Kebab Spider is a woozy, abstracted funk detour into the dark workings of Williamson's mind. It's all "bingo punks", "shoeshine boys for fakers", and "flag tits" and has pretty much everyone in Sub 89 joining in with "you're just saying it all to look good". As ever, Williamson and Fearn are as adept at skewering heritage rock acts as they are corrupt politicians and the general uneasy sense of anger and ennui that seems to permeate the very soul of Britain these days.

TCR, BHS, Jobseeker, Mr Jolly Fucker, and Tied Up In Nottz (with a z you cunt) are, of course, as excellent as ever. These songs are now firm live favourites and despite the fact we've heard them many times before we still hang on to Williamson's every word and every minor key change that Fearn 'inflicts' upon us. By mid-set, we are their eager quarry.

 

But credit too for lesser known tracks like Bang Someone Out which sees Jason Williamson making weird raspberry noises and singing (yes, singing) about Donkey Kong, dirty tea bags, and the amorality of fitness for work assessments ("it's fit for work if it can shit and stare"). Or OBCT, whose initials come from the line "passed Oliver Bonas in the Chelsea tractor" and, in that, we know exactly what sort of person Williamson's got in his sights this time around.
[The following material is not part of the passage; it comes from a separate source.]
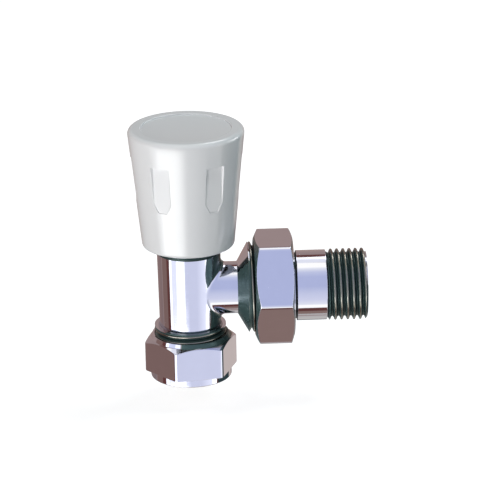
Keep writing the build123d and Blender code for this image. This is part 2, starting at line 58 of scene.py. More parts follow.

It also features some kind of kazoo sound and the line "you're getting dragged round by your sleeves" repeated as the song comes to a close. Which is ideal and not just because the bass sound on the song could be described as 'dragging' but because most of us are now being dragged round by our sleeves. Dragged round by a failing political system, dragged round by the unchecked power of social media, dragged round by YouTubers, dragged round by demagogues, dragged round by stump orators, and dragged round by myths of British (always meaning English) excellence and invincibility.


Sleaford Mods puncture the tyres of the bikes these pompous pricks ride round and throw a strawberry milkshake in the face of Britain's homegrown fascism but, at the same time, they look out at the idle rich, the conceited, and the political class that allowed us to get into this sorry state and find them to be equally culpable and equally worthy of bile.

Best of all they do it with humour, grace, and kicking tunes. As ever, Sleaford Mods proved to be one of the, possibly the, most important British band of our age. Working class anger refracted through the broken lens of the experience of living in the UK in 2019 to reflect a country where the people who sleep in piss stained alley ways are far more worthy of our love and protection than those that hold high office. The nation may be fucked but, so far, they can't take our music from us.


Thanks to my fellow gig attendees:- Vicki, Nick, Shep, Darren, Tracy, and Ben (especially Ben as he got the tickets in and put me up in a caravan in his drive after the gig (and got me trolleyed)), thanks to Sleaford Mods for restoring/keeping my faith in music, and thanks to Bugsy for being one of the main people that helped me and joined me and inspired me on the marvellous musical journey that eventually brought me to this gig - and for everything else. Gonna miss going to gigs with my friend!